Given instruction:
Pull out every line with the word "objects" from the entries below.
-- START --
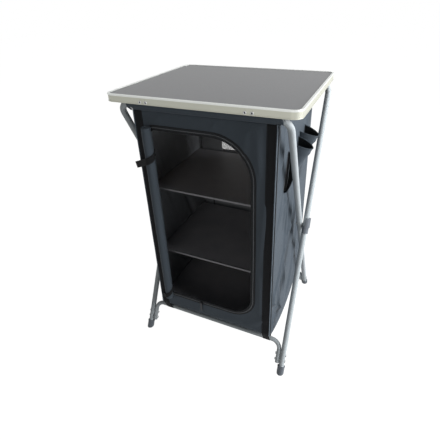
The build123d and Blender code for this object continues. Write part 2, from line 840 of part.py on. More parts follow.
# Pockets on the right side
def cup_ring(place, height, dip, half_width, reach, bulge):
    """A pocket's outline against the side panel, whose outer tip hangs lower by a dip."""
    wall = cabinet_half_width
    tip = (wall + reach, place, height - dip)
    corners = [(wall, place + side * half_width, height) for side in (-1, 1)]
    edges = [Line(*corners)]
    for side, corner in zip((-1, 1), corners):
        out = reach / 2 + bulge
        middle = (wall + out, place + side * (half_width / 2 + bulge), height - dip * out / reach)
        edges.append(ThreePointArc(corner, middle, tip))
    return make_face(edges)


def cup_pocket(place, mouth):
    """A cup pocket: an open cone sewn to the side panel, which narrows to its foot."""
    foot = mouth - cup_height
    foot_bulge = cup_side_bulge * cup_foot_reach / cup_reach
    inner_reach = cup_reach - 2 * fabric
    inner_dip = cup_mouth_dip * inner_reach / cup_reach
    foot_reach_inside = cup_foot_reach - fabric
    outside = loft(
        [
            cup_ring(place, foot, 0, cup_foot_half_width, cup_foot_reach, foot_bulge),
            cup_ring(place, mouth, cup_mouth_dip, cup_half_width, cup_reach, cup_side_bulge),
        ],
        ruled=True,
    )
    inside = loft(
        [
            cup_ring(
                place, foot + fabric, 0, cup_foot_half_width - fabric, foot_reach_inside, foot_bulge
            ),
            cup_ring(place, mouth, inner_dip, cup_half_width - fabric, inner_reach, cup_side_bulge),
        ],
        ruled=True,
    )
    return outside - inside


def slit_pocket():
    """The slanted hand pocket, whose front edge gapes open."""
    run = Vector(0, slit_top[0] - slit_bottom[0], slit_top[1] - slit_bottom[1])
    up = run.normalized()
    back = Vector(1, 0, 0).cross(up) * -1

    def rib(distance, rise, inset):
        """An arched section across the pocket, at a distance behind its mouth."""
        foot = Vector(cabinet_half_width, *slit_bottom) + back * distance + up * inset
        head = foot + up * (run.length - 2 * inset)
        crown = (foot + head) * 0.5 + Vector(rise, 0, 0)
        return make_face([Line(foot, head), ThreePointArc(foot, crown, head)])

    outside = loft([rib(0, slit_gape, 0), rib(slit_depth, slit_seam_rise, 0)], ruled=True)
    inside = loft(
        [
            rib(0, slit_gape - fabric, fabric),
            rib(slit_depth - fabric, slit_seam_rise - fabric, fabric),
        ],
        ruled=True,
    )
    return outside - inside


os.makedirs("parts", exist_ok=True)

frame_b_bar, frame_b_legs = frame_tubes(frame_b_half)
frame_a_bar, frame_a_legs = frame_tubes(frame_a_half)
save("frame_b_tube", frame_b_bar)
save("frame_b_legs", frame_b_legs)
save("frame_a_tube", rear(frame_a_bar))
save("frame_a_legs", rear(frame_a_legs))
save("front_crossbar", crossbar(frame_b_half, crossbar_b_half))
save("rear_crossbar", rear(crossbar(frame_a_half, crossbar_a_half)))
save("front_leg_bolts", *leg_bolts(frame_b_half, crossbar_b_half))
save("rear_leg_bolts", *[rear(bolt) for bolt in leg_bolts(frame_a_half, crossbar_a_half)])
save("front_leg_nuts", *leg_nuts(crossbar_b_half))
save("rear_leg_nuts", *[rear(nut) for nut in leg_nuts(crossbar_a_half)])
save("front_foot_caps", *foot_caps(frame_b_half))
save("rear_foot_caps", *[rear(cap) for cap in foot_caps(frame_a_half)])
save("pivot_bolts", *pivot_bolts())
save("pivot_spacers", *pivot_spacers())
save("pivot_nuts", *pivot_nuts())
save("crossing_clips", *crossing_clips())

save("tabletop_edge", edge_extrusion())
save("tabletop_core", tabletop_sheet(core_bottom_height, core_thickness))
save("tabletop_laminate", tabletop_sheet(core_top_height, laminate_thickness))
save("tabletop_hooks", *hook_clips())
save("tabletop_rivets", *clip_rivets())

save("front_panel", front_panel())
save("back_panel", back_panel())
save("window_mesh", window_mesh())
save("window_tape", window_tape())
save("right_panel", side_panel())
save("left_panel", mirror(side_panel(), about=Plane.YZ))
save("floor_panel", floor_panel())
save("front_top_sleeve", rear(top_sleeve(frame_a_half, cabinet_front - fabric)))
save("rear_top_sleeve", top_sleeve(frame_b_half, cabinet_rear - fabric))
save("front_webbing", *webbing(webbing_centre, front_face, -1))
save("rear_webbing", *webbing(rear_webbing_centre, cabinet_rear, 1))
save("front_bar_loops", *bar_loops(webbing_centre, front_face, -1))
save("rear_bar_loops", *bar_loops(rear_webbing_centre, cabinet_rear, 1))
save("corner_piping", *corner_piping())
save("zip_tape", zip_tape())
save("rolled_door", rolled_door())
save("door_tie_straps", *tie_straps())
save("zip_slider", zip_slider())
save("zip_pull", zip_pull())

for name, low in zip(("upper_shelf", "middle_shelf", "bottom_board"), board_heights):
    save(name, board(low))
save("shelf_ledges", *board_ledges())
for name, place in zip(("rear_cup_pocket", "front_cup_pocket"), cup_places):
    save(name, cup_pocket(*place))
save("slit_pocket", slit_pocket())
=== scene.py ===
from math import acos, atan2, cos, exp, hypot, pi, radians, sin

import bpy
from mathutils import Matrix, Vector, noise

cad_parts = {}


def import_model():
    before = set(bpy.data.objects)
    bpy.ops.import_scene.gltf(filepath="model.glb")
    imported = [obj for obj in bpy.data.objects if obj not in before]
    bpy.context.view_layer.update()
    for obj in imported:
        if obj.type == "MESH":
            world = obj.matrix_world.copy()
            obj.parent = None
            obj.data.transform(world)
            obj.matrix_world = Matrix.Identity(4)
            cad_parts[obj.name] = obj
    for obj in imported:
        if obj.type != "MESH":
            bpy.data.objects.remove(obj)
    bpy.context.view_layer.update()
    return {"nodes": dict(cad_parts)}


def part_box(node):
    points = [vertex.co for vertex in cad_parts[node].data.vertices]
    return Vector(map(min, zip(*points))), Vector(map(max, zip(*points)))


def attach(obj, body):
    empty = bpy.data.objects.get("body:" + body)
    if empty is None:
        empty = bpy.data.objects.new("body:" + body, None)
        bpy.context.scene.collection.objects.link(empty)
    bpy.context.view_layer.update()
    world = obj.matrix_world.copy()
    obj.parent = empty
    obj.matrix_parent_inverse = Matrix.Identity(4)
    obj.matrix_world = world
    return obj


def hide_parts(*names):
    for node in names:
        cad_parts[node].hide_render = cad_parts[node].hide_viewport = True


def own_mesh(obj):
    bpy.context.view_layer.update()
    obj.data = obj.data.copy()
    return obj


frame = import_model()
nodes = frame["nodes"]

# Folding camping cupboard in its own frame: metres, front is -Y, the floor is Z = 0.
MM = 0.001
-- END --
-- START --
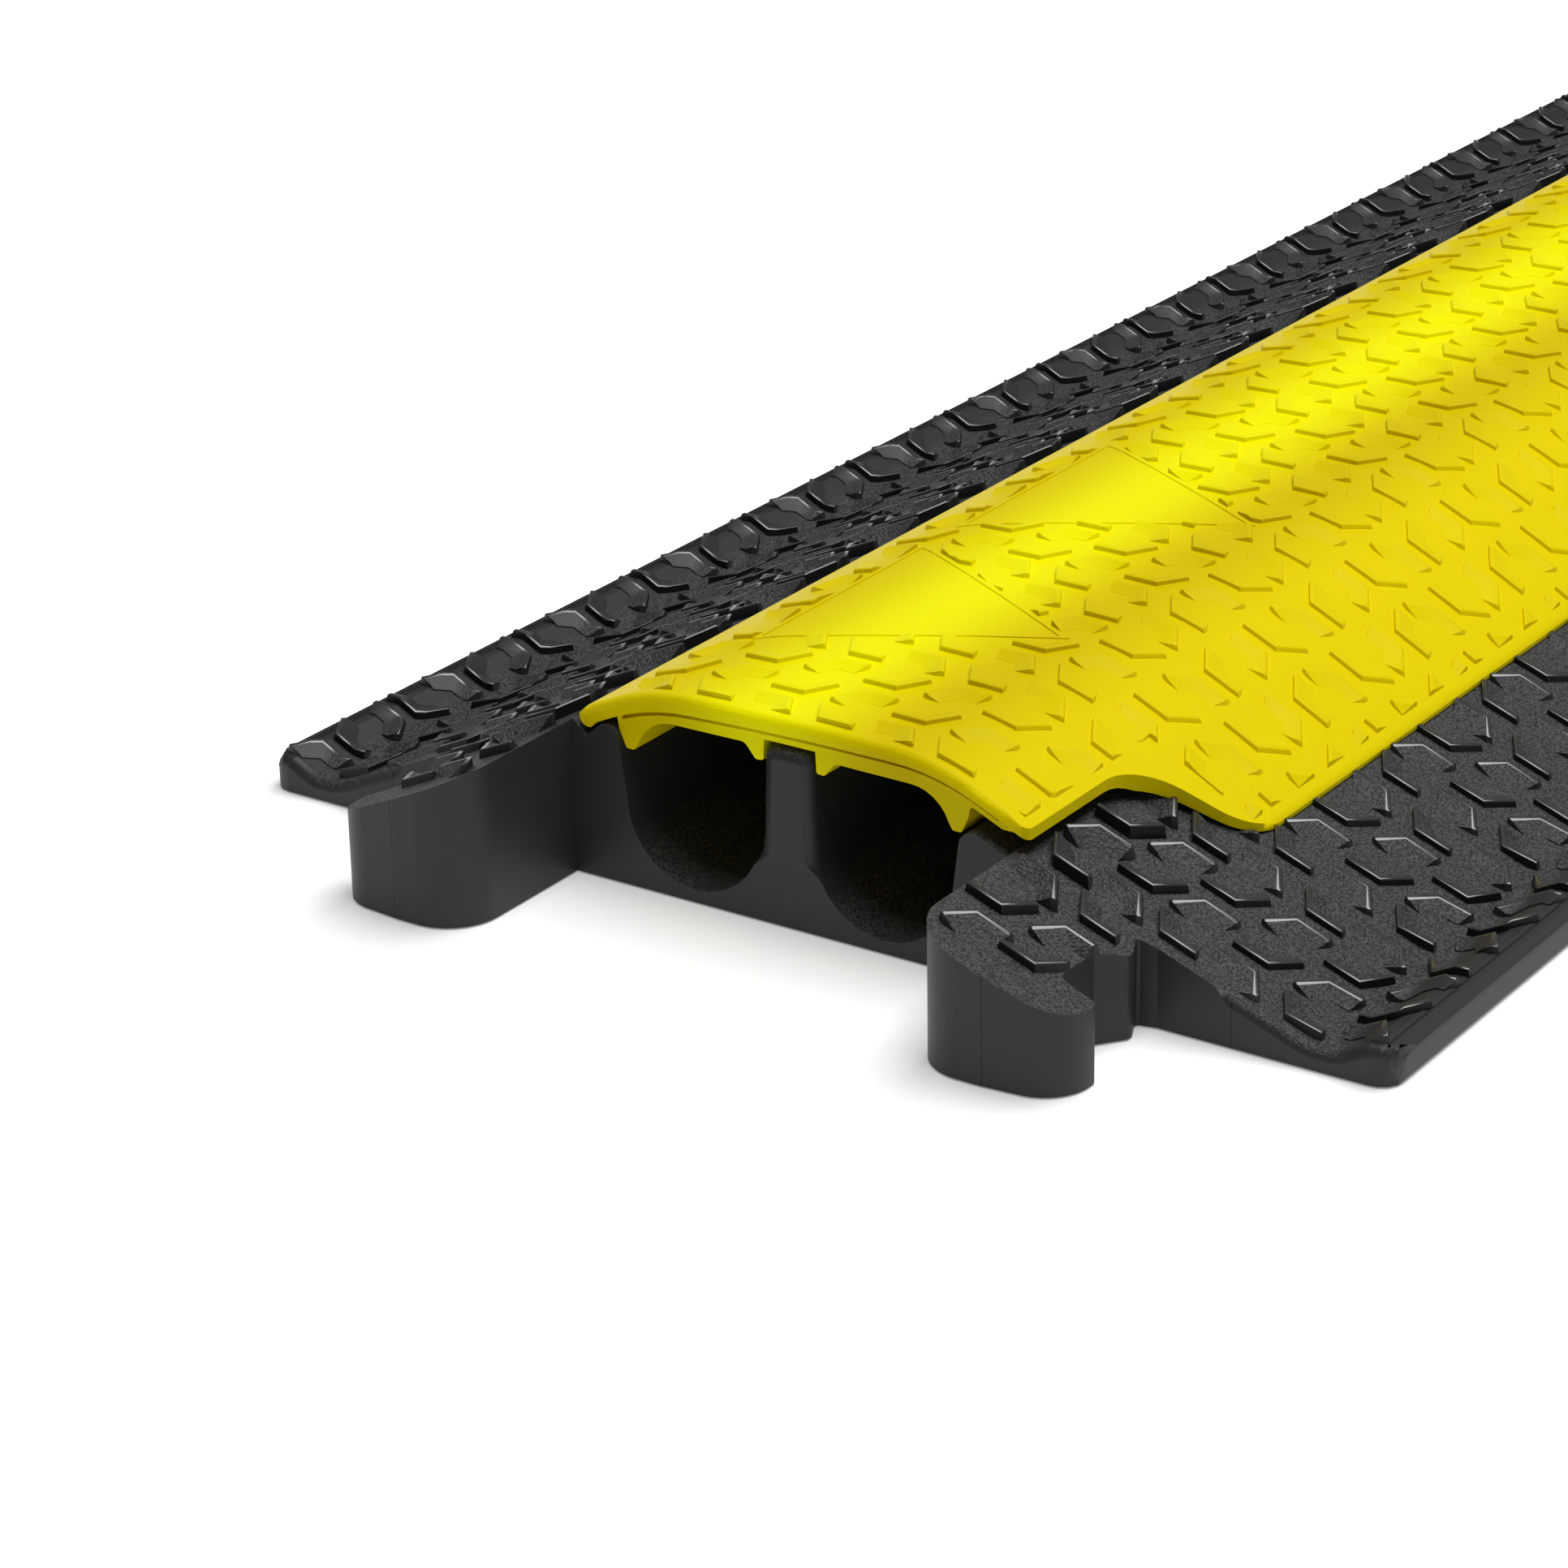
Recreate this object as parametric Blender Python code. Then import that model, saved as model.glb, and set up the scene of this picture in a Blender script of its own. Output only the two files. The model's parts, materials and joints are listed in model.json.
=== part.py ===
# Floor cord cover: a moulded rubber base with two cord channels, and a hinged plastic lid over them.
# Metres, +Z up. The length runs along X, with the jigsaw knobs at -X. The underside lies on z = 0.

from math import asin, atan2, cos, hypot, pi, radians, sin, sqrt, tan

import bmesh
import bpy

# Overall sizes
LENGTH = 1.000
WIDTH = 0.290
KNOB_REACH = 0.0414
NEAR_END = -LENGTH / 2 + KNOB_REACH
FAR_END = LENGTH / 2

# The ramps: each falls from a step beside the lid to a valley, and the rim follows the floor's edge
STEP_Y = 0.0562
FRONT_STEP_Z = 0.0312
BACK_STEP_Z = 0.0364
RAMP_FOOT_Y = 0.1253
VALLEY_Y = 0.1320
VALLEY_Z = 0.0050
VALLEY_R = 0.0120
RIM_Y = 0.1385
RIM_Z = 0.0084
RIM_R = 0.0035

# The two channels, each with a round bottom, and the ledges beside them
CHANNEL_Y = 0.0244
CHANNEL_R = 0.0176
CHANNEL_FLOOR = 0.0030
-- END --
The completed task:
    before = set(bpy.data.objects)
    imported = [obj for obj in bpy.data.objects if obj not in before]
            bpy.data.objects.remove(obj)
    empty = bpy.data.objects.get("body:" + body)
        empty = bpy.data.objects.new("body:" + body, None)
        bpy.context.scene.collection.objects.link(empty)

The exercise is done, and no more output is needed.